Political instability, absence of rule of law, and poor overall institutions (“the rules of the game”) [38] also contribute to more severe problems, including extremism. Though they only lived in the country for a short time, the Tsarnaev brothers, who were responsible for the Boston Marathon bombing, are of Kyrgyzstani origin. Over 4000 fighters for ISIS in Syria and Iraq are estimated to have come from Central Asia, including many from Kyrgyzstan [7]. Ethnic tensions and increased radicalization among groups is also a concern, leading some to claim the country is heading toward religious extremism [33], and unfortunately discussions about extremism are often inappropriately tied directly to ethnic groups in the country, such as the Uzbek minority [57].
Economic imbalances and insularity also pose significant risks. GDP per capita in 2020 was around $1200, with recent annual rates of inflation averaging 10%. Kyrgyzstan’s GDP is heavily dependent on immigrants’ remittances (27% of GDP) and gold exports from a single mining site, Kumtor (9% of GDP) [60].

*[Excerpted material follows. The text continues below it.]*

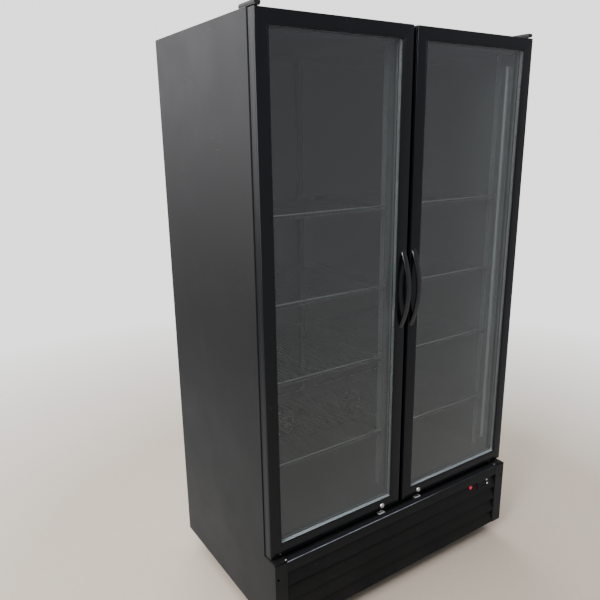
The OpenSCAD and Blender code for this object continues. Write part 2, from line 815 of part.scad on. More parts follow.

In summary, Kyrgyzstan is a lower-middle-income country contending with extremism, political turmoil, low levels of trust towards governing bodies, and serious economic difficulties. Since achieving independence from the USSR in 1991, the country’s economic and political transition remains incomplete. This paper aims to examine scenarios whether and how blockchain technology can affect governance in Kyrgyzstan.